What do you recommend for parsing tweets? Do you have a caseless parsing model?

We now (v2.0.1+) distribute a caseless English model, which should work better for texts, tweets, and similar things. It’s named:

edu/stanford/nlp/models/lexparser/englishPCFG.caseless.ser.gz

The current caseless models can be found on the CoreNLP home page.

So try something like this:

    $ java -cp "*" edu.stanford.nlp.parser.lexparser.LexicalizedParser edu/stanford/nlp/models/lexparser/englishPCFG.caseless.ser.gz -
Loading parser from serialized file edu/stanford/nlp/models/lexparser/englishPCFG.caseless.ser.gz ... done [2.3 sec].
Parsing file: -
i can't believe @mistamau doesn't know who channing tatum is ... #loser
Parsing [sent. 1 len. 14]: i ca n't believe @mistamau does n't know who channing tatum is ... #loser
(ROOT
  (S
    (NP (PRP i))
    (VP (MD ca) (RB n't)
      (VP (VB believe)
        (SBAR
          (S
            (NP (NNP @mistamau))
            (VP (VBZ does) (RB n't)
              (VP (VB know)
                (SBAR
                  (WHNP (WP who))
                  (S
                    (NP (NNP channing) (NNP tatum))
                    (VP (VBZ is) (: ...)
                      (S
                        (VP (VB #loser))))))))))))))

Parsed file: - [1 sentences].
Parsed 14 words in 1 sentences (4.29 wds/sec; 0.31 sents/sec).

This parse isn’t quite correct (it messes up the hashtag at the end), but the caseless model does correctly parse “Channing Tatum” as a proper name.

How do you get a SemanticGraph from a Tree?

The easiest way is to use the conversion methods in ParserAnnotatorUtils, which is included in the latest versions of the parser (since 2.0.3).

Why is the parser output different from the CoreNLP output?

For some sentences the parse tree output by the standalone parser and the tree output by the CoreNLP pipeline can be different.

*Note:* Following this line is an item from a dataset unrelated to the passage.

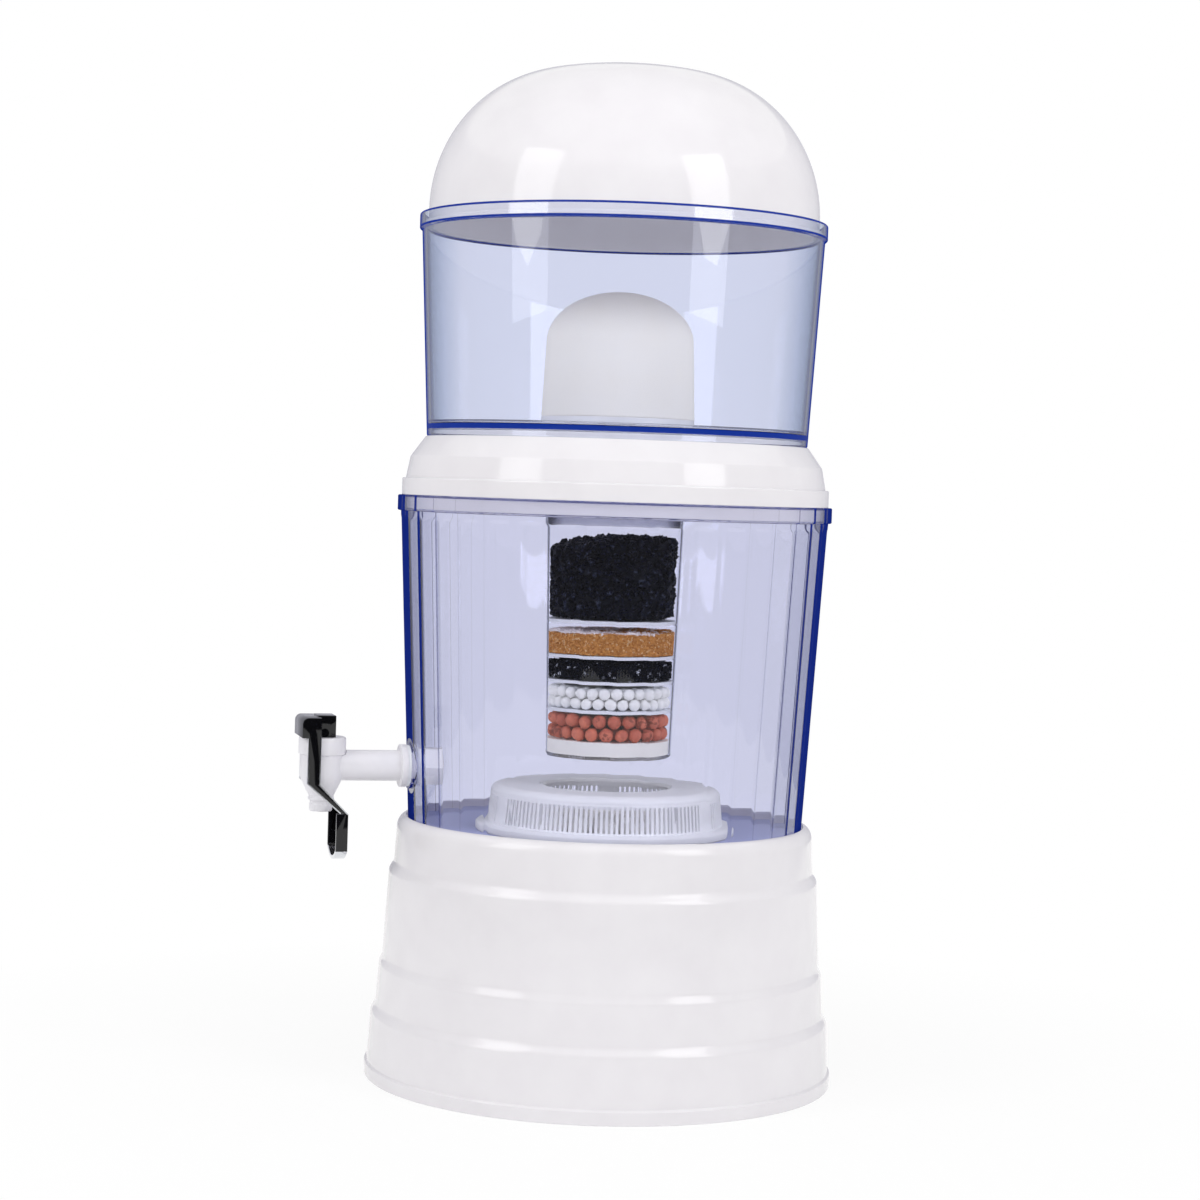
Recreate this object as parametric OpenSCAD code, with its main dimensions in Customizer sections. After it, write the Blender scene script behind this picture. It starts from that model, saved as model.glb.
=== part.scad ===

The reason for this is that if you run the CoreNLP pipeline with the default annotators, it will run a part-of-speech (POS) tagger before running the parser. If you run the parser on an already POS-tagged sentence, it considers the POS tags as being fixed and ignores the words in the sentence.

If you want to obtain the same results, you can either POS-tag your corpus before tagging it (see #12) or you can disable the POS tagger in CoreNLP by updating the list of annotators:

    -annotators "tokenize,ssplit,parse,lemma,ner,dcoref"

How can I get original Stanford Dependencies instead of Universal Dependencies?

If you run the parser or the dependency converter from the command line, then just add the option -originalDependencies to your command.

If you call the parser programmatically and then convert the parse tree to a list of grammatical relations, you have to call setGenerateOriginalDependencies(true) on your instance of TreebankLanguagePack as shown in the following snippet:

    LexicalizedParser lp = LexicalizedParser.loadModel(
                         "edu/stanford/nlp/models/lexparser/englishPCFG.ser.gz",
                         "-maxLength", "80", "-retainTmpSubcategories");
TreebankLanguagePack tlp = new PennTreebankLanguagePack();
tlp.setGenerateOriginalDependencies(true);
GrammaticalStructureFactory gsf = tlp.grammaticalStructureFactory();

String[] sent = "This", "is", "an", "easy", "sentence", "." ;
Tree parse = lp.apply(Sentence.toWordList(sent));
GrammaticalStructure gs = gsf.newGrammaticalStructure(parse);
Collection<TypedDependency> tdl = gs.typedDependenciesCCprocessed();
System.out.println(tdl);

Alternatively, if you use SemanticGraphFactory.makeFromTree() to build a SemanticGraph from a constitueny tree, then use the following method with originalDependencies set to true. (Note: in previous versions of the parser, the method had an additional boolean threadSafe parameter, which we have now eliminated.)

    SemanticGraphFactory.makeFromTree(Tree tree,
                                    Mode mode,
                                    GrammaticalStructure.Extras includeExtras,
                                    Predicate filter,
                                    boolean originalDependencies)

Can I get hold of the PCFG grammar for your PCFG models?

Yes, you can. You use a command like this to get it in a text file:

java -cp "*" edu.stanford.nlp.parser.lexparser.LexicalizedParser -loadFromSerializedFile edu/stanford/nlp/models/lexparser/englishPCFG.ser.gz -saveToTextFile englishPCFG.txt

However, there are a few caveats:

1. The grammar is induced from data, not hand-written, and so expect something messy and ugly. 
2. It’s already a binarized grammar with automatically generated labels for binarized nodes. 
3. It includes the kind of state refinement introduced in the Klein and Manning (2003) paper. 
4. The grammar includes word class based signatures for unknown words, and to fully use the grammar, you have to map unknown words on to those signatures. 

How can I get the missing punctuation in my dependency output?

If your dependency output is missing punctuation tokens, you can get them by adding the flag:

` -outputFormatOptions includePunctuationDependencies `

(We were originally too linguistic, and the default output did not have punctuation tokens and punctuation dependencies. We’re gradually moving the default option over to have punctuation, but it’s still a bit inconsistent as to where it is the default or not.